Ainda assim, o morador de Rondônia não abre mão do piloto automático adaptativo (ACC). “É só entrar em uma estrada que ligo ele. Na cidade, não uso porque não reconhece lombadas, então teria que ficar ligando e desligando o tempo todo. Mas não compro mais carro sem ACC”, conclui. Essa opinião é compartilhada com outros motoristas.
Vinícius, que comprou o Fusion há três meses pensando em ter um carro com pacote de segurança completo, conta que fez uma atualização do ACC justamente para permitir seu pleno funcionamento no trânsito. “No modelo 2015, o sistema não era capaz de acompanhar o trânsito até parar o carro e fazê-lo arrancar novamente, então foi feita uma atualização para a programação dos modelos 2017, que já tinham essa função chamada stop and go”, explica.
Nem sempre, porém, a atuação da eletrônica agrada. “O piloto automático adaptativo é ótimo e uso sempre que possível, mas acho muito bruta a forma como ele retoma a velocidade, reduzindo até duas marchas. Em curva, já aconteceu de identificar um carro na outra faixa como se estivesse entrando na minha faixa, freou e me assustou”, relembra.

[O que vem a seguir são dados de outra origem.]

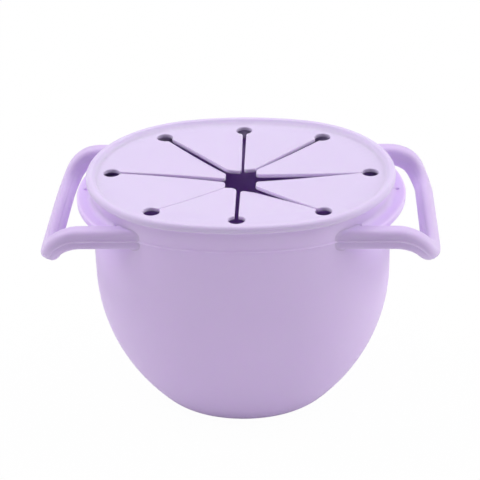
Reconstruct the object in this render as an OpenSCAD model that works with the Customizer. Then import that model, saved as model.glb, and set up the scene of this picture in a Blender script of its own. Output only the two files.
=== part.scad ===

Proprietário de um Volvo C40, o empresário Vitor Sanfins, de Belo Horizonte (MG), igualmente tem ressalvas com o funcionamento do ACC. “Também já tive Volkswagen Taos e Jeep Compass com o sistema e ainda acho o piloto automático adaptativo pouco eficaz no trânsito. Ora freia de forma brusca, ora demora para retomar aceleração. Eles não fazem exatamente o que sua cabeça pensa, então uso muito pouco.”
“O sistema de permanência em faixa eu também sempre desabilito, acho terrível, mas o que me assusta é a frenagem repentina ao detectar carro ou pedestre passando quando estou dando ré”, completa o empresário.
Garantir um comportamento mais natural para esses sistemas é um desafio para os fabricantes. Mas a evolução neste sentido está vinculada a um maior nível de automação dos modelos. Por ora, enquanto carros autônomos capazes de dispensar a atenção do motorista ainda são pouquíssimos, é melhor se assustar do que se envolver em acidente.